The 2006 report you refer to is the last in a series of three. The pattern has been tracked across two decades, with surveys conducted by two separate polling organizations.
- 1988 - performed by Gallup, sampling 18-24 year olds (New York Times article)
- 2002 - performed by Roper, sampling 18-24, and 25-35 year olds in the US, and compared against the 1988 results (report)
- 2006 - performed by Roper, sampling 18-24 year olds in the US (report)
1988 Highlights (from the NYT article)
- no more than half those tested could answer correctly when asked to identify the country in which the Sandinistas and the contras are fighting
- 52 percent were aware that the Soviet Union's war with rebel forces was in Afghanistan
- 55 percent could identify South Africa as the country where apartheid is official government policy
- only 25 percent could name four countries that officially acknowledge having nuclear weapons
- more than a third could not pick out the westernmost city on a map
2002 Highlights
- just 23% of young adults surveyed could name
four countries that officially acknowledge having nuclear weapons
- young adults in other countries in the study were better able to locate other
European countries than American young adults are to locate U.S. states
- close to onethird
(30%) said that the U.S. has 1 to 2 billion people, or roughly one-third of the world s
population. Only one-fourth of American young adults (25%) correctly identified the U.S.
population as falling within the range of 150 to 350 million. Respondents in all other
countries were better able to identify the U.S. population than are young Americans.
- just 17% could find Afghanistan on a world map.
- only 14% of young Americans could locate Israel on a Middle East/Asia map
- young Americans did seem more geographically literate on current events that occur near or in the U.S. or that affect U.S. life
- When asked to identify the western-most city on a hypothetical map, seven in ten young Americans (70%) answered correctly — up 12 points from 1988.
- When asked to identify 12 countries on a map of Europe, the average young American
could locate only about 3, compared to their counterparts in the other countries
surveyed, who could locate an average of 5.
- Just 37% could find England
2006
- I'm not going to repeat all of the results, but some highlights are listed here (which you link to in the question).
Sampling strategy
To address your specific doubt about the representativeness of the sample, see p. 46-47 of the 2006 report.

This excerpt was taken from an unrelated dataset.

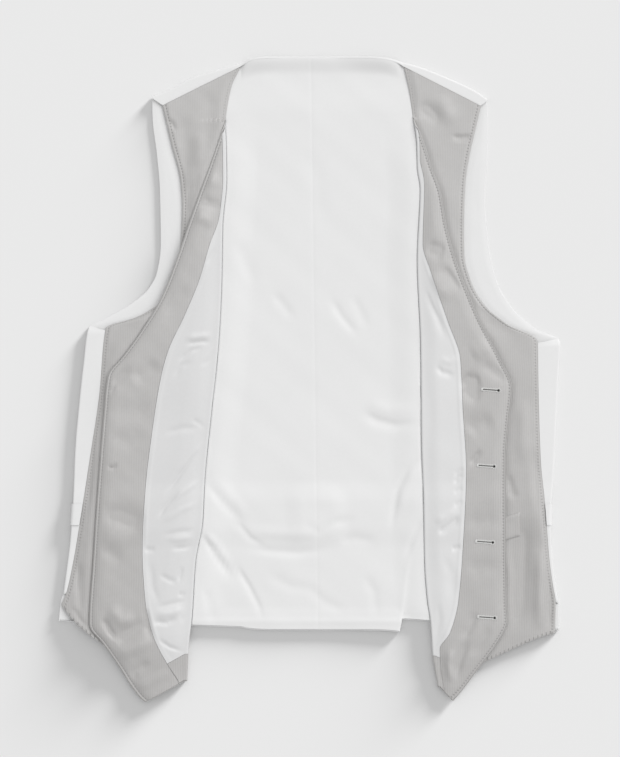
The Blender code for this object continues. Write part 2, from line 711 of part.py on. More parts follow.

The sample was not intended to be representative of any particular state (and some states might have been poorly represented). The sample was intended to be representative of the 18-24 year old population in the continental United States.
A multistage, stratified area probability sample applied down to the Secondary Sampling Unit (SSU) stage (i.e. street/block group or similar classification) was used for this research. For the selection of households, interviewers followed randomly selected, pre-determined interviewing routes with skip intervals. At the household level, quotas for sex and age were applied for respondent selection.

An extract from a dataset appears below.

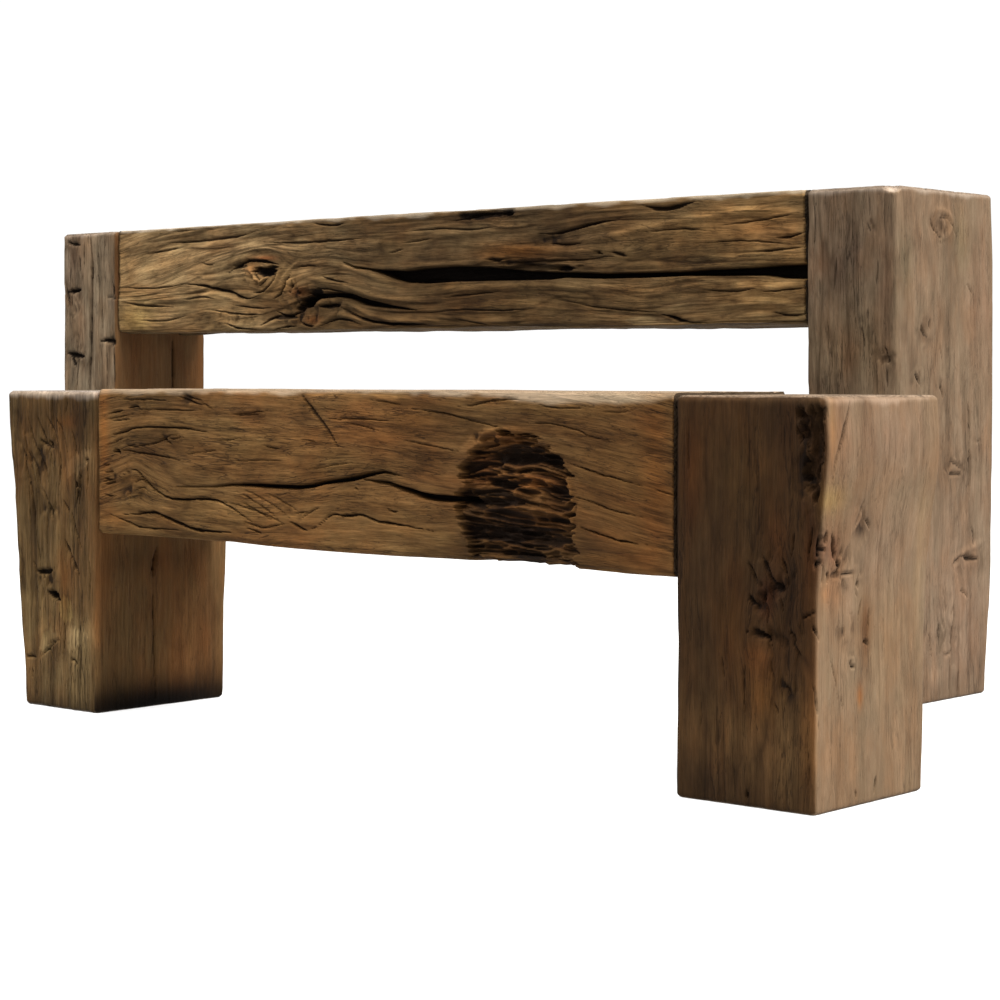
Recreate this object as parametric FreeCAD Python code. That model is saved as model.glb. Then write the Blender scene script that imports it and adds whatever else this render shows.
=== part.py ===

Expectation of more than one paper
You expect more than one paper about American geographic literacy. There are many:
- Carano, Kenneth T., and Michael J. Berson. "Breaking stereotypes: Constructing geographic literacy and cultural awareness through technology." The Social Studies 98, no. 2 (2007): 65-69.
- Lukinbeal, Chris, and Jim Craine. "Geographic media literacy: an introduction." GeoJournal 74, no. 3 (2009): 175-182.
- Gaudelli, William, and Elizabeth Heilman. "Reconceptualizing geography as democratic global citizenship education." The Teachers College Record 111, no. 11 (2009): 2647-2677.
- Turner, Sally, and Joseph Leydon. "Improving Geographic Literacy among First-Year Undergraduate Students: Testing the Effectiveness of Online Quizzes." Journal of Geography 111, no. 2 (2012): 54-66.
There are multiple papers on the topic. They take their motivation from this series of three surveys.
A more recent survey
The American Geographic Society's Geographic Knowledge and Values Survey
This was an online survey, with volunteers soliciting responses from US residents. They had 4021 valid responses. This was not a random sample, and is not representative of anything other than the population of people who tend to answer surveys like this. Respondents had a high level of education.
- Of the 3,972 respondents who answered regarding the axis on which longitude changes, 56% of the respondents answered incorrectly [...] This result is
little better than what might be expected from random guesses.
- The majority of the respondents
said they did not know if a conformal or Mercator projection was appropriate for comparing the
land areas of Russia and Kenya. For those who did choose an answer, 32.3% incorrectly said
that a conformal projection was appropriate, while 34.8% correctly said that a Mercator
projection would not be appropriate
- The majority of respondents, 55.4%, correctly chose a map scale of 1:50,000,000 for a
map of the entire earth at page size, compared to 14.7% who chose 1:5,000 and 30% who said
they did not know. [...] this result is little better than what might be
expected from random guesses
- 23.3% correctly identified Florida as the flattest state
- Most respondents (67.8%) correctly chose Africa South of the Sahara as the
poorest world region
In my opinion, this survey does not overturn the results found in 1988, 2002, and 2006. It asked a very limited set of geographic literacy questions, and its sample was not representative of young Americans.